(„Shutter Island“ directed by Martin Scorsese, 2010)
Martin Scorseses letzter Kinospielfilm besticht weniger durch Innovation sondern viel mehr damit wie routiniert der Altmeister eine packende Story in gestochen scharfe Bilder einwickelt. Ich war schon immer ein Fan seines Kinos doch in den letzten Jahren enttäuschte mich der Italoamerikaner ein wenig. Nach dem eher langatmigen wenn auch grandios inszenierten Gangs Of New York oder Aviator war sein überflüssiges Remake von Infernal Affairs dran. Jedes mal holte er sich für die Hauptrolle seinen neuen Schützling, Leonardo DiCaprio, so auch diesmal. Wenn mir persönlich der Schauspieler früher überhaupt nicht gefiel so muss ich mittlerweile zugeben dass er unter Scorsese durchaus aufgeblüht ist. In Shutter Island spielt er den US Marshall Teddy Daniels, einen Schnüffler der mitte der Fünfziger einen flüchtigen Kriminellen einer Heilanstalt für Geisteskranke wiederfinden soll.
Gemeinsam mit seinen neuen Partner Chuck (Mark Ruffalo) gelangt er per Fähre nach Shutter Island, der Ort der zu untersuchen gilt und als eiserne Festung gilt. Die Anstalt unter der Führung von Dr. Cawley (Ben Kingsley) gilt insofern als Besonders da neumoderne Heilmethoden angewandt werden. Die psychisch gestörten Verbrecher werden weniger wie Inhaftierte sondern vielmehr wie pflegebedürftige Patienten behandelt, eine Lobotomie – für diese Jahre ein gängiges Mittel um diese „Schandflecken der Gesellschaft“ ruhig zu stellen – stellt nur die allerletzte Möglichkeit dar.
Teddy hält von dem Ganzen aber recht wenig, schließlich wurde seine Familie selbst Opfer eines verrückten Feuerteufels: seine Frau (Michelle Williams) und die drei Kinder starben beim Anschlag eines Brandstifters auf brutale Weise. Dies ist aber nicht die einzige Last die Teddy mit sich trägt. Neben seiner fast schon panischen Angst vor Wasser, verfolgen den Kriegsveteranen ständig Erinnerungen der Befreiung Dachaus im 2. Weltkrieg, bei der er an vorderster Front dabei war. Die Gräueltaten der Nazis verursachen bei ihm ständige Migräneattacken die den anwesenden Doktoren auf Shutter Island (u.a.
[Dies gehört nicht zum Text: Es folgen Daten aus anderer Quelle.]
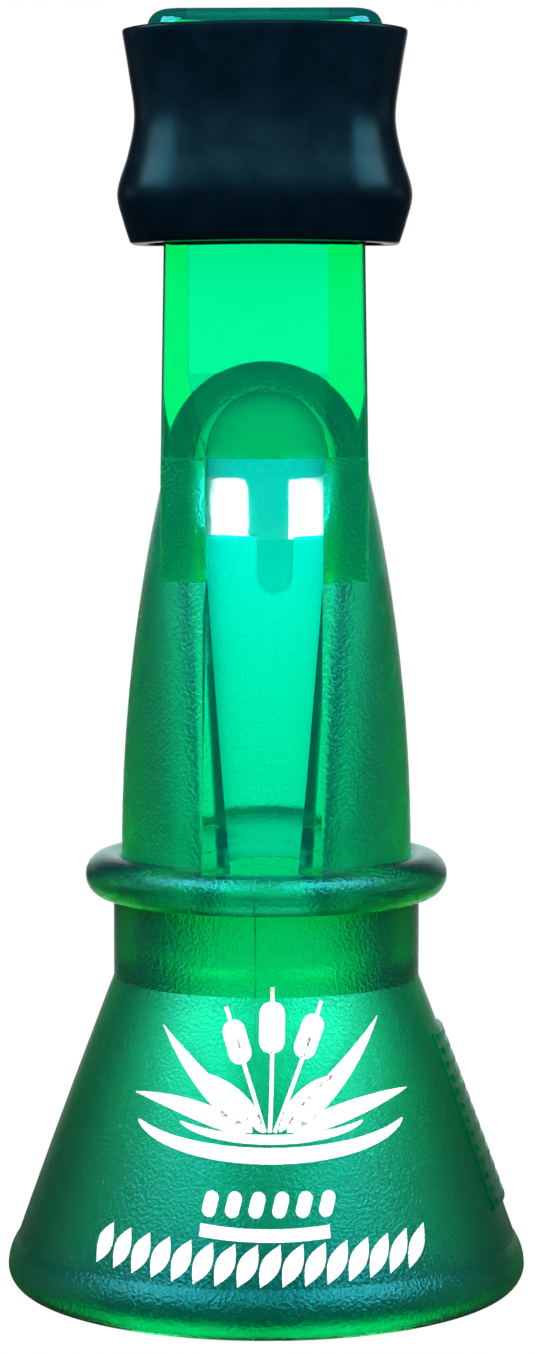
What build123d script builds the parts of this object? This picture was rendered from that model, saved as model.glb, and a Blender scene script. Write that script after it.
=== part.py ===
"""Whistle-type duck call: bell, barrel, mouthpiece, windway block and rubber sleeve.

Units are millimetres. The origin is the centre of the bell's rim, which the call stands on.
Z runs up the call to the lip, and the window and the ramp face -Y.
"""
from build123d import *
import math
import os

# ---- driving dimensions ---------------------------------------------------------------------
call_height = 107.3
fit_gap = 0.03

# bell
rim_radius = 22.0
rim_height = 2.1
rim_foot_outer = 20.4
rim_foot_inner = 19.7
cone_foot_radius = 21.15
cone_foot_height = 4.3
cone_middle_radius = 17.38
cone_middle_height = 14.75
cone_bulge = 0.36
neck_radius = 12.95
neck_bottom = 26.5
bell_bore = 9.0
bell_wall = 2.4
cone_lean = 20.5
grip_pad_height = 0.15
grip_pad_length = 15.6
grip_pad_arc = 34.0
grip_bar_count = 13
grip_bar_height = 0.38
grip_bar_length = 0.6
grip_bar_pitch = 1.15
grip_bar_arc = 28.0

# joint between bell and barrel
seat_height = 33.3
tenon_radius = 10.9
tenon_top = 34.4

# barrel
barrel_radius = 12.25
ogive_start = 36.9
ogive_radius = 145.0
dome_height = 70.0
bead_radius = 1.9
bead_outer = 15.32
bead_height = 35.15

# sound chamber: a tapering bore with a flat front
chamber_bottom_radius = 3.95
chamber_radius = 5.95
chamber_taper_top = 63.9
chamber_front = 3.0

# window, labium and ramp
window_half = 4.9
window_top = 70.3
labium_height = 63.6
labium_depth = 3.1
ramp_foot_height = 36.45
ramp_foot_depth = 10.9
ledge_height = 60.2

# mouthpiece
tube_front = 5.7
tube_back = 0.6
tube_half_low = 8.65
tube_half_high = 8.33
tube_taper_start = 68.9
tube_corner = 0.8
head_bottom = 88.3
head_width = 19.5
head_depth = 6.9
head_corner = 3.0
lip_round = 1.5
airway_left = 6.4
airway_right = 5.3
airway_front = 4.0
airway_back = 1.9
windway_top = 77.4
windway_floor_low = 2.75
windway_floor_high = 2.1

# rubber sleeve
sleeve_clearance = 0.05
sleeve_corner = 0.82
sleeve_sections = [
    # height, half width, half depth
    (88.0, 11.08, 5.65),
    (89.9, 11.70, 6.05),
    (92.3, 12.18, 6.30),
    (95.6, 11.26, 5.50),
    (98.6, 10.78, 5.00),
    (102.4, 11.24, 5.05),
    (106.0, 11.82, 5.30),
]

# ---- values worked out from them --------------------------------------------------------------
ogive_sweep = math.degrees(math.asin((dome_height - ogive_start) / ogive_radius))
dome_radius = barrel_radius - ogive_radius * (1 - math.cos(math.radians(ogive_sweep)))
tube_middle = -(tube_front + tube_back) / 2
far = 40.0

os.makedirs("parts", exist_ok=True)


def radial_plane(degrees):
    """The plane through Z that a radius at this angle from +X lies in; local y is height."""
    turn = math.radians(degrees)
    return Plane(
        origin=(0, 0, 0),
        x_dir=(math.cos(turn), math.sin(turn), 0),
        z_dir=(math.sin(turn), -math.cos(turn), 0),
    )


# ---- bell -------------------------------------------------------------------------------------
# The cone bulges a little, flares at the rim and stands on a narrow foot.
cone_top = (neck_radius, neck_bottom)
cone_middle = (cone_middle_radius, cone_middle_height)
cone_foot = (cone_foot_radius, cone_foot_height)
rim_widest = (rim_radius, rim_height)
rim_inside = (rim_foot_inner - 0.5, 0.65)
cone_inside = (cone_middle_radius - bell_wall - 0.2, cone_middle_height)
throat = (bell_bore + 0.7, neck_bottom + 0.4)
bore_start = (bell_bore, neck_bottom + 2.9)

with BuildPart() as bell:
    with BuildSketch(Plane.XZ):
        with BuildLine():
            Polyline(
                (bell_bore, tenon_top),
                (tenon_radius, tenon_top),
                (tenon_radius, seat_height),
                (neck_radius, seat_height),
                cone_top,
            )
            ThreePointArc(cone_top, cone_middle, cone_foot)
            ThreePointArc(cone_foot, (rim_radius - 0.24, rim_height + 1.1), rim_widest)
            ThreePointArc(rim_widest, (rim_radius - 0.45, 0.62), (rim_foot_outer, 0))
            Line((rim_foot_outer, 0), (rim_foot_inner, 0))
            ThreePointArc((rim_foot_inner, 0), (rim_foot_inner - 0.34, 0.2), rim_inside)
            ThreePointArc(rim_inside, cone_inside, throat)
            ThreePointArc(throat, (bell_bore + 0.18, neck_bottom + 1.6), bore_start)
            Line(bore_start, (bell_bore, tenon_top))
        make_face()
    revolve(axis=Axis.Z)
    chamfer(bell.edges().filter_by(GeomType.CIRCLE).group_by(Axis.Z)[-1].sort_by(SortBy.RADIUS)[-1], 0.3)

    # Raised pad for the thumb on the +X side, with bars that follow the round of the cone
    with BuildSketch(radial_plane(-grip_pad_arc / 2)):
        with Locations(Location(cone_middle, cone_lean)):
            Rectangle(2 * grip_pad_height, grip_pad_length)
    revolve(axis=Axis.Z, revolution_arc=grip_pad_arc)
    for number in range(grip_bar_count):
        bar_height = cone_middle_height + (number - (grip_bar_count - 1) / 2) * grip_bar_pitch
        along = (neck_bottom - bar_height) / (neck_bottom - cone_foot_height)
        straight = neck_radius + (cone_foot_radius - neck_radius) * along
        surface = straight + cone_bulge * along * (1 - along)
        with BuildSketch(radial_plane(-grip_bar_arc / 2)):
            with Locations(Location((surface, bar_height), cone_lean)):
                Rectangle(2 * grip_bar_height, grip_bar_length)
        revolve(axis=Axis.Z, revolution_arc=grip_bar_arc)
bell.part.label = "bell"

# ---- chamber cores, cut from the barrel and from the mouthpiece --------------------------------
with BuildPart() as bore_core:
    with BuildSketch(Plane.XZ):
        with BuildLine():
            Polyline(
                (0, seat_height - 1),
                (chamber_bottom_radius, seat_height - 1),
                (chamber_radius, chamber_taper_top),
                (chamber_radius, window_top),
                (0, window_top),
                close=True,
            )
        make_face()
    revolve(axis=Axis.Z)
    split(bisect_by=Plane.XZ.offset(chamber_front), keep=Keep.BOTTOM)

with BuildPart() as dome_core:
    with BuildSketch(Plane.XZ):
        with BuildLine():
            CenterArc((0, dome_height), chamber_radius, 0, 90)
            Line((0, dome_height), (0, dome_height + chamber_radius))
            Line((0, dome_height), (chamber_radius, dome_height))
        make_face()
    revolve(axis=Axis.Z)

# ---- barrel -----------------------------------------------------------------------------------
with BuildPart() as barrel:
    # Cylinder, ogive and dome in one outline
    with BuildSketch(Plane.XZ):
        with BuildLine():
            Line((0, seat_height), (barrel_radius, seat_height))
            Line((barrel_radius, seat_height), (barrel_radius, ogive_start))
            CenterArc((barrel_radius - ogive_radius, ogive_start), ogive_radius, 0, ogive_sweep)
            CenterArc((0, dome_height), dome_radius, 0, 90)
            Line((0, dome_height + dome_radius), (0, seat_height))
        make_face()
    revolve(axis=Axis.Z)

    # Bead ring, trimmed level with the seat under it
    with BuildSketch(Plane.XZ):
        with Locations((bead_outer - bead_radius, bead_height)):
            Circle(bead_radius)
    revolve(axis=Axis.Z)
    split(bisect_by=Plane.XY.offset(seat_height), keep=Keep.TOP)

    # Socket for the bell's tenon
    with BuildSketch(Plane.XY.offset(seat_height)):
        Circle(tenon_radius + fit_gap)
    extrude(amount=tenon_top - seat_height + 0.1, mode=Mode.SUBTRACT)

    # Pocket for the mouthpiece, which leaves the labium plate standing between its legs
    with BuildSketch(Plane.XZ.offset(tube_back)):
        with BuildLine():
            Polyline(
                (-tube_half_low - fit_gap, ledge_height),
                (-window_half + fit_gap, ledge_height),
                (-window_half + fit_gap, labium_height),
                (window_half - fit_gap, labium_height),
                (window_half - fit_gap, ledge_height),
                (tube_half_low + fit_gap, ledge_height),
                (tube_half_low + fit_gap, call_height),
                (-tube_half_low - fit_gap, call_height),
                close=True,
            )
        make_face()
    extrude(amount=far, mode=Mode.SUBTRACT)

    # Ramp, from the labium's edge out to the bead
    with BuildSketch(Plane.YZ):
        with BuildLine():
            Polyline(
                (-labium_depth, labium_height),
                (-ramp_foot_depth, ramp_foot_height),
                (-far, ramp_foot_height),
                (-far, labium_height),
                close=True,
            )
        make_face()
    extrude(amount=window_half, both=True, mode=Mode.SUBTRACT)

    add(bore_core.part, mode=Mode.SUBTRACT)
    add(dome_core.part, mode=Mode.SUBTRACT)
barrel.part.label = "barrel"

# ---- mouthpiece -------------------------------------------------------------------------------
with BuildPart() as mouthpiece:
    # Flat tube, a little wider at the legs than under the head
    with BuildSketch(Plane.XZ.offset(tube_back + fit_gap)):
        with BuildLine():
            Polyline(
                (-tube_half_low, ledge_height + fit_gap),
                (tube_half_low, ledge_height + fit_gap),
                (tube_half_low, tube_taper_start),
                (tube_half_high, head_bottom),
                (-tube_half_high, head_bottom),
                (-tube_half_low, tube_taper_start),
                close=True,
            )
        make_face()
    extrude(amount=tube_front - tube_back - fit_gap)
    front_face = mouthpiece.faces().sort_by(Axis.Y)[0]
    fillet(front_face.edges().filter_by(Axis.X, reverse=True), tube_corner)

    # Head that the sleeve grips, ending in the lip
    with BuildSketch(Plane.XY.offset(head_bottom)):
        with Locations((0, tube_middle)):
            RectangleRounded(head_width, head_depth, head_corner)
    extrude(amount=call_height - head_bottom)
    fillet(mouthpiece.faces().sort_by(Axis.Z)[-1].edges(), lip_round)

    # Airway: straight down from the lip, then narrowing to the windway
    airway_width = airway_left + airway_right
    airway_depth = airway_front - airway_back
    airway_centre = ((airway_right - airway_left) / 2, -(airway_front + airway_back) / 2)
    with BuildSketch(Plane.XY.offset(windway_top)):
        with Locations(airway_centre):
            Rectangle(airway_width, airway_depth)
    extrude(amount=call_height - windway_top, mode=Mode.SUBTRACT)
    with BuildSketch(Plane.XY.offset(window_top)):
        with Locations((0, airway_centre[1])):
            Rectangle(2 * window_half, airway_depth)
    with BuildSketch(Plane.XY.offset(windway_top)):
        with Locations(airway_centre):
            Rectangle(airway_width, airway_depth)
    loft(mode=Mode.SUBTRACT)

    # Window between the legs, and the chamber behind it
    with BuildSketch(Plane.XZ.offset(-far)):
        with Locations((0, (window_top + ledge_height) / 2)):
            Rectangle(2 * window_half, window_top - ledge_height)
    extrude(amount=2 * far, mode=Mode.SUBTRACT)
    add(bore_core.part, mode=Mode.SUBTRACT)
mouthpiece.part.label = "mouthpiece"

# ---- windway block ----------------------------------------------------------------------------
# A wedge on the airway's back wall, so that the air leaves in a thin ribbon over the labium.
with BuildPart() as windway_block:
    back = airway_back + fit_gap
    with BuildSketch(Plane.XY.offset(window_top)):
        with Locations((0, -(windway_floor_low + back) / 2)):
            Rectangle(2 * (window_half - fit_gap), windway_floor_low - back)
    with BuildSketch(Plane.XY.offset(windway_top)):
        with Locations((airway_centre[0], -(windway_floor_high + back) / 2)):
            Rectangle(airway_width - 2 * fit_gap, windway_floor_high - back)
    loft()
windway_block.part.label = "windway_block"

# ---- rubber sleeve ----------------------------------------------------------------------------
with BuildPart() as mouthpiece_sleeve:
    for height, half_width, half_depth in sleeve_sections:
        with BuildSketch(Plane.XY.offset(height)):
            with Locations((0, tube_middle)):
                RectangleRounded(2 * half_width, 2 * half_depth, sleeve_corner * half_depth)
    loft()
    with BuildSketch(Plane.XY.offset(sleeve_sections[0][0])):
        with Locations((0, tube_middle)):
            RectangleRounded(
                head_width + 2 * sleeve_clearance,
                head_depth + 2 * sleeve_clearance,
                head_corner + sleeve_clearance,
            )
    extrude(amount=far, mode=Mode.SUBTRACT)
mouthpiece_sleeve.part.label = "mouthpiece_sleeve"

# ---- one STEP file for each piece -------------------------------------------------------------
for piece in (bell, barrel, mouthpiece, windway_block, mouthpiece_sleeve):
    export_step(piece.part, f"parts/{piece.part.label}.step")
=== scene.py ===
"""Whistle-type duck call in clear green plastic, seen from the front on a white studio floor."""
import math

import bmesh
import bpy
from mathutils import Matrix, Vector, noise
from mathutils.bvhtree import BVHTree


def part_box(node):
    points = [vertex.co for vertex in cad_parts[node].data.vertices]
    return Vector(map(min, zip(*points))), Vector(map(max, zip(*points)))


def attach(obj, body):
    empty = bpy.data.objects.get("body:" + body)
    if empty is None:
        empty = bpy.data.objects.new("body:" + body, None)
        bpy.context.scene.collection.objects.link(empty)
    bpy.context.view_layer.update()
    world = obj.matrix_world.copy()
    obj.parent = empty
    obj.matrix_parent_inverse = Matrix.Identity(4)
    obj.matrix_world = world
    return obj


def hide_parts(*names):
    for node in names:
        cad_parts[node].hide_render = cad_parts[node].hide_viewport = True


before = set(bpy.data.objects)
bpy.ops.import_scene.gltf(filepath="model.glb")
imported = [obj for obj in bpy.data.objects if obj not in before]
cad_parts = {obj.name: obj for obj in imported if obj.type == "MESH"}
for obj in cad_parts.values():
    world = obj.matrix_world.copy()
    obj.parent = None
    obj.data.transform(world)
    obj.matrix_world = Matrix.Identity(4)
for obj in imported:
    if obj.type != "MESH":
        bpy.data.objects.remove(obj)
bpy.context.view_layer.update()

MM = 0.001
scene = bpy.context.scene


# ---- camera ---------------------------------------------------------------------------------
EYE_DISTANCE = 310.25 * MM
EYE_HEIGHT = 75.9 * MM
EYE_AZIMUTH = math.radians(1.8)
AIM = Vector((0.10 * MM, 0.0, 51.8 * MM))
LENS = 97.8


def make_camera():
    data = bpy.data.cameras.new("camera")
    data.sensor_width = 36.0
    data.lens = LENS
    data.clip_start = 0.01
    data.clip_end = 50.0
    camera = bpy.data.objects.new("camera", data)
    eye = Vector((math.sin(EYE_AZIMUTH) * EYE_DISTANCE, -math.cos(EYE_AZIMUTH) * EYE_DISTANCE, EYE_HEIGHT))
    camera.location = eye
    camera.rotation_euler = (AIM - eye).to_track_quat("-Z", "Y").to_euler()
    scene.collection.objects.link(camera)
    scene.camera = camera


# ---- node helpers ---------------------------------------------------------------------------
def new_material(name):
    material = bpy.data.materials.new(name)
    material.use_nodes = True
    nodes = material.node_tree.nodes
    return material, nodes, material.node_tree.links, nodes["Principled BSDF"], nodes["Material Output"]


def smooth_range(nodes, links, value, low, high, start, end):
    ramp = nodes.new("ShaderNodeMapRange")
    ramp.interpolation_type = "SMOOTHSTEP"
    ramp.inputs["From Min"].default_value = low
    ramp.inputs["From Max"].default_value = high
    ramp.inputs["To Min"].default_value = start
    ramp.inputs["To Max"].default_value = end
    links.new(value, ramp.inputs["Value"])
    return ramp.outputs["Result"]


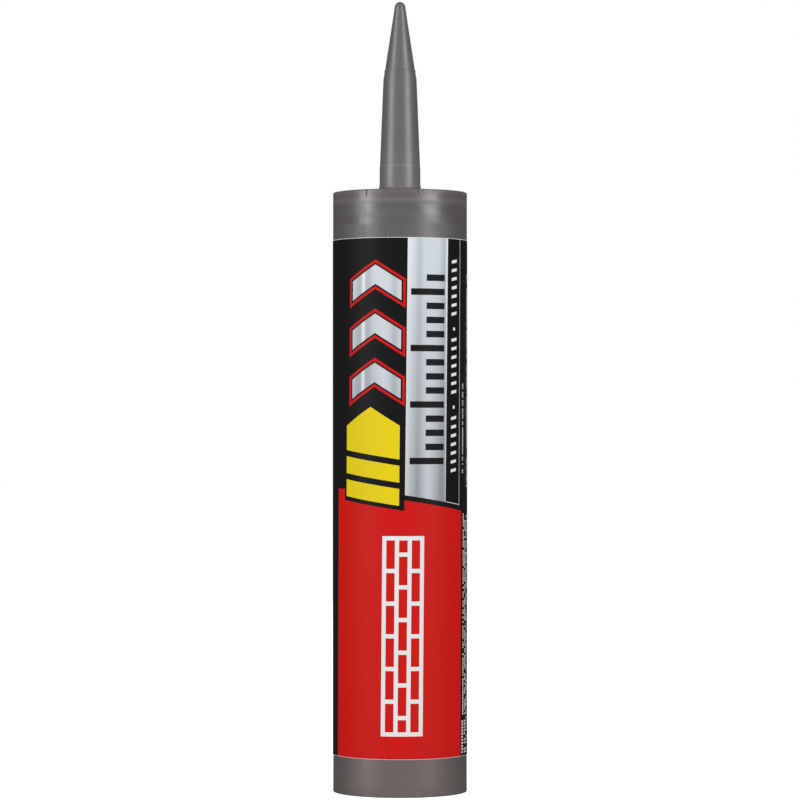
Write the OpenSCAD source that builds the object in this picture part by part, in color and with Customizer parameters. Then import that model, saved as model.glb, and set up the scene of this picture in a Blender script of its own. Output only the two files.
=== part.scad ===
// Construction adhesive cartridge: a moulded barrel with a recessed, ribbed shoulder and a
// closed nozzle in one piece, a wrap label, a sealing piston, the adhesive and a foil seal.
// It stands on its open rear rim. Z runs from the rear rim to the nozzle's tip, the axis is
// at X = Y = 0, and the middle of the label's front faces -Y. Millimetres.

/* [Barrel] */
// Outside diameter of the barrel
barrel_d = 48.3; // [47:0.1:52]
// Length from the rear rim to the front rim
barrel_len = 216; // [205:1:235]
// Wall of the barrel
barrel_wall = 1.05; // [0.9:0.05:1.6]
// Extra radius of the entry that takes the gun's ram plate
entry_relief = 0.3; // [0.1:0.05:0.5]
// Length of that entry
entry_len = 14; // [8:1:20]
// Round on the outer edge of the front rim
front_edge_r = 0.45; // [0.2:0.05:0.6]
// Round on the outer edge of the rear rim
rear_edge_r = 0.25; // [0.1:0.05:0.35]

/* [Shoulder] */
// Depth of the shoulder plate's face below the front rim
shoulder_recess = 3.6; // [2.6:0.1:6]
// Thickness of the shoulder plate
shoulder_t = 1.4; // [1:0.1:2.4]
// Number of ribs between the nozzle and the rim
rib_n = 8; // [4:1:12]
// Thickness of a rib
rib_t = 1; // [0.6:0.1:1.8]
// Depth of a rib's top below the front rim
rib_drop = 0.8; // [0.3:0.1:2]
// Turn of the first rib from the front, in degrees
rib_turn = 15.5; // [0:0.5:44]

/* [Nozzle] */
// Height of the low hub round the nozzle's foot
hub_h = 1.6; // [0.8:0.1:2]
// Radius of the fillet between the hub and the collar
root_r = 5; // [2:0.1:7]
// Diameter of the collar
collar_d = 14.7; // [13.6:0.1:17]
// Height of the collar's end above the front rim
collar_h = 9.2; // [7:0.1:14]
// Length of the slow cone above the collar
cone_len = 31.2; // [25:0.1:40]
// Diameter where the tip cone starts
break_d = 12; // [9:0.1:13]
// Length of the tip cone with its round end
tip_len = 28.3; // [18:0.1:40]
// Radius of the closed round end
tip_r = 1.9; // [1.3:0.1:2.6]
// Height of the ring step where the mould's parts met on the tip cone
parting_step = 0.1; // [0.05:0.05:0.25]
// Distance of that ring step from the start of the tip cone
parting_at = 2.9; // [1:0.1:6]
// Depth of the ring line that ends the collar
ring_line = 0.12; // [0.05:0.01:0.3]
// Wall of the nozzle
nozzle_wall = 1.3; // [0.9:0.1:1.8]
// Radius of the channel at the closed end
channel_tip_r = 0.8; // [0.4:0.1:1]
// Thickness of plastic that closes the end
tip_close = 2.2; // [1.5:0.1:5]

/* [Piston] */
// Length of the piston
piston_len = 20; // [12:0.5:28]
// Gap between the lips and the bore, on the radius
piston_gap = 0.08; // [0.02:0.01:0.1]
// Height of each sealing lip
lip_h = 2.4; // [1.2:0.1:4]
// Depth of the waist between the lips
waist_depth = 0.7; // [0.3:0.1:1.2]
// Wall of the piston's skirt
skirt_wall = 1.5; // [1:0.1:2.5]
// Thickness of the piston's face
face_t = 1.8; // [1:0.1:3]
// Outside diameter of the boss behind the face
boss_d = 11; // [7:0.5:18]
// Number of webs between the boss and the skirt
web_n = 6; // [3:1:10]
// Thickness of a web
web_t = 1.1; // [0.8:0.1:2]

/* [Filling] */
// Length of the column of adhesive
paste_len = 158.5; // [90:0.5:164]
// Gap between the adhesive and the bore, on the radius
paste_gap = 0.1; // [0.05:0.01:0.3]
// Thickness of the foil seal
foil_t = 0.1; // [0.05:0.05:0.3]
// Width of the foil's weld round the nozzle's hole
foil_weld = 3; // [1:0.1:8]

/* [Label] */
// Height of the label's lower edge above the rear rim
label_lo = 13.5; // [5:0.5:20]
// Length of the label along the barrel
label_len = 185.2; // [180:0.1:194]
// Thickness of the label's film
film_t = 0.1; // [0.08:0.01:0.2]
// Thickness of the print
ink_t = 0.05; // [0.05:0.01:0.1]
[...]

Max von Sydow) selbstverständlich sofort auffallen und ihn deshalb darauf ansprechen.
Der Marshall ist über die Hilfsbereitschaft aber keineswegs erfreut, schließlich ist er nicht seinetwegen auf die Insel gekommen sondern möchte die flüchtige Patientin einfangen. Umso mehr ärgert es ihn dass das Personal sich nicht gerade kooperativ verhält und die Insassen womöglich einer Gehirnwäsche unterzogen wurden, denn die Antworten auf seine Fragen klingen zu perfekt, zu abgesprochen, vor allem wenn man bedenkt dass es sich um geistig gestörte Menschen handelt. Daniels kombiniert sehr schnell dass es sich hier um eine Verschwörung handeln muss, die einzige Person der er noch vertrauen kann ist sein Partner Chuck.
Anders als viele Besprechungen der letzten Tage in der Blogosphäre möchte ich an dieser Stelle nichts verraten, auch wenn der aufmerksame Kinobesucher recht schnell den Braten riechen wird. Nicht desto trotz konnte mich der insgesamt 138 minütige Streifen aber prächtig unterhalten. Scorsese begeht keinen Fehler, überlässt nichts dem Zufall indem er z.B. künstlerische Experimente ausprobiert oder irgendwelche Tabus bricht. Es gibt eigentlich nichts das man nicht schon einmal gesehen hätte und dennoch fesselt die Story die auf den gleichnamigen Roman von Dennis Lahen basiert.
Die einzelnen Darsteller spielen ihre Rollen allesamt gekonnt ohne jetzt aber irgendwelche Maßstäbe setzen zu können. Ein richtiger Soundtrack ist eigentlich nicht vorhanden, dafür tragen die wenigen, eingesetzten Klänge aber wesentlich zur Stimmung bei. Ein massentaugliches Werk ohne viele Kanten und Ecken ja, aber nach langem wieder mal ein Scorsesefilm der es absolut Wert ist auf der großen Leinwand zu sehen (was nicht bedeutet dass dies bildtechnisch gesehen bei Aviator nicht so war).